[DATA SEGMENT]
********

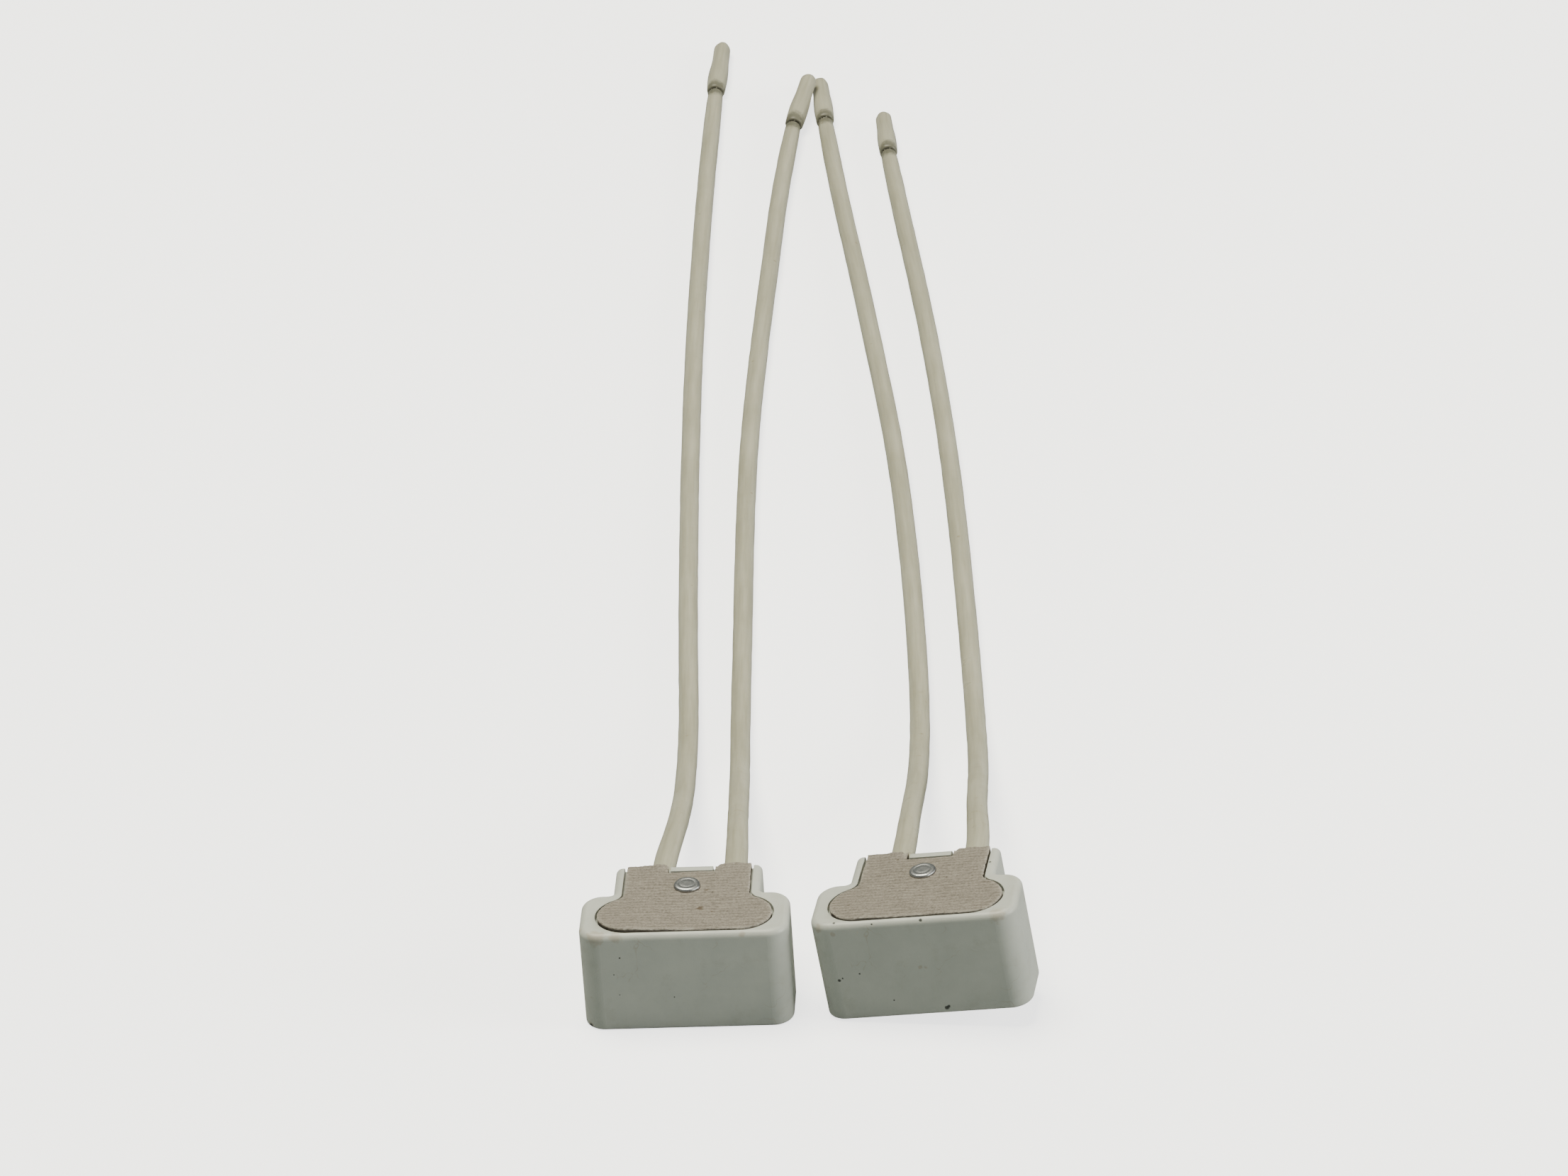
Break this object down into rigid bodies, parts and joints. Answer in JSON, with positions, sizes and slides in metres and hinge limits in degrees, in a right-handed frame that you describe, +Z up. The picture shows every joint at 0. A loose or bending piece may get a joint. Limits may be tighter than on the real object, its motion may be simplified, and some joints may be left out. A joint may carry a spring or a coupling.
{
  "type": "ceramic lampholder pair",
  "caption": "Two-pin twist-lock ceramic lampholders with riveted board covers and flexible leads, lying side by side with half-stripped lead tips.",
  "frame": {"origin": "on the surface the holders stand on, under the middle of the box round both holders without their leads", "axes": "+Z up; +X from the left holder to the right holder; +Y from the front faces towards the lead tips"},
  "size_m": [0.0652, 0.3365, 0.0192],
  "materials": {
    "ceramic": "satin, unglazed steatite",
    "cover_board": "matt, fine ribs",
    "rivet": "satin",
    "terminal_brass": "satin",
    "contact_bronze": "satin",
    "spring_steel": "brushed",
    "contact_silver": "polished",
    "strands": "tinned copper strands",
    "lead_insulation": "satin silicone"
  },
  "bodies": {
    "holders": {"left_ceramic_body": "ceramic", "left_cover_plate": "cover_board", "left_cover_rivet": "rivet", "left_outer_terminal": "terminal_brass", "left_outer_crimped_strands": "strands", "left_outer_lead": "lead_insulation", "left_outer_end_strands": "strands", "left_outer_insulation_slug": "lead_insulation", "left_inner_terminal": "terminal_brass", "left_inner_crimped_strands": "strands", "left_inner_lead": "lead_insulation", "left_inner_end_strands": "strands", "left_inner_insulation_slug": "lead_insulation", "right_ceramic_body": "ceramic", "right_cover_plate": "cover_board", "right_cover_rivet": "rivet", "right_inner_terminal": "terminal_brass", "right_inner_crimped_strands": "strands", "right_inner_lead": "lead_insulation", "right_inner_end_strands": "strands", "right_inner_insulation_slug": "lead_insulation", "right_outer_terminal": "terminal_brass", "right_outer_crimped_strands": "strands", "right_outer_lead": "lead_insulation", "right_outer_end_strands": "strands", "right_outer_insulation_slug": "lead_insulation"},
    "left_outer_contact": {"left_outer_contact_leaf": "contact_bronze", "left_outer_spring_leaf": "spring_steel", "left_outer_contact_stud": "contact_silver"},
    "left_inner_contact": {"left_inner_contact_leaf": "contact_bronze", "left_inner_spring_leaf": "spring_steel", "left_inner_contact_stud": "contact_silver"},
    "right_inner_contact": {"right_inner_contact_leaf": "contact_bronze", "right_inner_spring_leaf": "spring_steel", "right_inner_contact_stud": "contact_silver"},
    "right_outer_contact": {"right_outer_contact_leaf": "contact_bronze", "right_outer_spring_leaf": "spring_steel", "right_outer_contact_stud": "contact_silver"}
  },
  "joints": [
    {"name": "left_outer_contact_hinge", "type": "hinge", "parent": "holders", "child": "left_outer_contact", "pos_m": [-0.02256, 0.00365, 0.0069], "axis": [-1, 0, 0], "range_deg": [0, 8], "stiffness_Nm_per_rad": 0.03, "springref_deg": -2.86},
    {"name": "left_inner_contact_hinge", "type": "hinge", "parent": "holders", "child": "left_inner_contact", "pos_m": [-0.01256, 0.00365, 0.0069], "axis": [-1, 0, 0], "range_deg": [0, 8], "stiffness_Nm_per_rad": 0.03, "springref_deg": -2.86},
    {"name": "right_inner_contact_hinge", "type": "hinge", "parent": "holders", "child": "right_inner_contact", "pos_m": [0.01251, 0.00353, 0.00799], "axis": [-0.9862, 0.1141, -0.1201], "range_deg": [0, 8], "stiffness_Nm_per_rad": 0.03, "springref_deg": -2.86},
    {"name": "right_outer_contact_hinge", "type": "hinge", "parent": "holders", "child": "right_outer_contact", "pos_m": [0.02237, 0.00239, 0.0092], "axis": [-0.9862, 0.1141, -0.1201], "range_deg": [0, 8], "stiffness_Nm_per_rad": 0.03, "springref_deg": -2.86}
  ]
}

********

[EXERCISE REQUIREMENTS] Every line above should be written out again exactly as it stands.

[EXPECTED ANSWER]
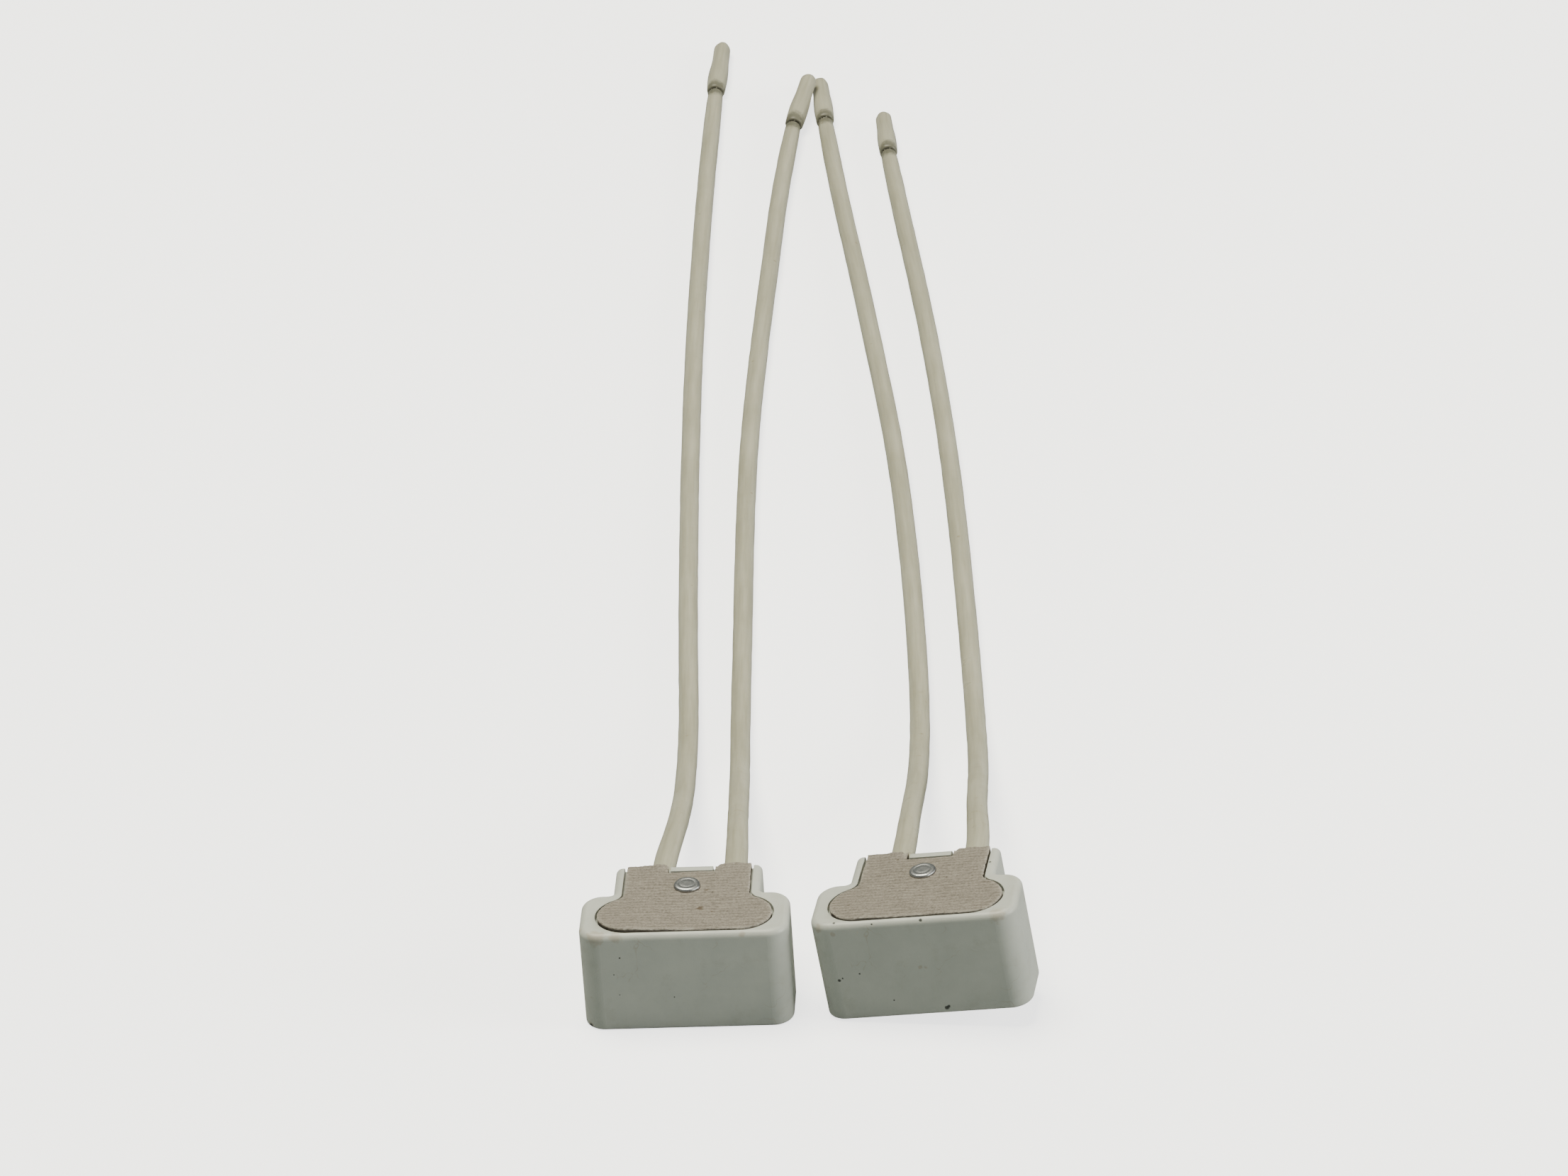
Break this object down into rigid bodies, parts and joints. Answer in JSON, with positions, sizes and slides in metres and hinge limits in degrees, in a right-handed frame that you describe, +Z up. The picture shows every joint at 0. A loose or bending piece may get a joint. Limits may be tighter than on the real object, its motion may be simplified, and some joints may be left out. A joint may carry a spring or a coupling.
{
  "type": "ceramic lampholder pair",
  "caption": "Two-pin twist-lock ceramic lampholders with riveted board covers and flexible leads, lying side by side with half-stripped lead tips.",
  "frame": {"origin": "on the surface the holders stand on, under the middle of the box round both holders without their leads", "axes": "+Z up; +X from the left holder to the right holder; +Y from the front faces towards the lead tips"},
  "size_m": [0.0652, 0.3365, 0.0192],
  "materials": {
    "ceramic": "satin, unglazed steatite",
    "cover_board": "matt, fine ribs",
    "rivet": "satin",
    "terminal_brass": "satin",
    "contact_bronze": "satin",
    "spring_steel": "brushed",
    "contact_silver": "polished",
    "strands": "tinned copper strands",
    "lead_insulation": "satin silicone"
  },
  "bodies": {
    "holders": {"left_ceramic_body": "ceramic", "left_cover_plate": "cover_board", "left_cover_rivet": "rivet", "left_outer_terminal": "terminal_brass", "left_outer_crimped_strands": "strands", "left_outer_lead": "lead_insulation", "left_outer_end_strands": "strands", "left_outer_insulation_slug": "lead_insulation", "left_inner_terminal": "terminal_brass", "left_inner_crimped_strands": "strands", "left_inner_lead": "lead_insulation", "left_inner_end_strands": "strands", "left_inner_insulation_slug": "lead_insulation", "right_ceramic_body": "ceramic", "right_cover_plate": "cover_board", "right_cover_rivet": "rivet", "right_inner_terminal": "terminal_brass", "right_inner_crimped_strands": "strands", "right_inner_lead": "lead_insulation", "right_inner_end_strands": "strands", "right_inner_insulation_slug": "lead_insulation", "right_outer_terminal": "terminal_brass", "right_outer_crimped_strands": "strands", "right_outer_lead": "lead_insulation", "right_outer_end_strands": "strands", "right_outer_insulation_slug": "lead_insulation"},
    "left_outer_contact": {"left_outer_contact_leaf": "contact_bronze", "left_outer_spring_leaf": "spring_steel", "left_outer_contact_stud": "contact_silver"},
    "left_inner_contact": {"left_inner_contact_leaf": "contact_bronze", "left_inner_spring_leaf": "spring_steel", "left_inner_contact_stud": "contact_silver"},
    "right_inner_contact": {"right_inner_contact_leaf": "contact_bronze", "right_inner_spring_leaf": "spring_steel", "right_inner_contact_stud": "contact_silver"},
    "right_outer_contact": {"right_outer_contact_leaf": "contact_bronze", "right_outer_spring_leaf": "spring_steel", "right_outer_contact_stud": "contact_silver"}
  },
  "joints": [
    {"name": "left_outer_contact_hinge", "type": "hinge", "parent": "holders", "child": "left_outer_contact", "pos_m": [-0.02256, 0.00365, 0.0069], "axis": [-1, 0, 0], "range_deg": [0, 8], "stiffness_Nm_per_rad": 0.03, "springref_deg": -2.86},
    {"name": "left_inner_contact_hinge", "type": "hinge", "parent": "holders", "child": "left_inner_contact", "pos_m": [-0.01256, 0.00365, 0.0069], "axis": [-1, 0, 0], "range_deg": [0, 8], "stiffness_Nm_per_rad": 0.03, "springref_deg": -2.86},
    {"name": "right_inner_contact_hinge", "type": "hinge", "parent": "holders", "child": "right_inner_contact", "pos_m": [0.01251, 0.00353, 0.00799], "axis": [-0.9862, 0.1141, -0.1201], "range_deg": [0, 8], "stiffness_Nm_per_rad": 0.03, "springref_deg": -2.86},
    {"name": "right_outer_contact_hinge", "type": "hinge", "parent": "holders", "child": "right_outer_contact", "pos_m": [0.02237, 0.00239, 0.0092], "axis": [-0.9862, 0.1141, -0.1201], "range_deg": [0, 8], "stiffness_Nm_per_rad": 0.03, "springref_deg": -2.86}
  ]
}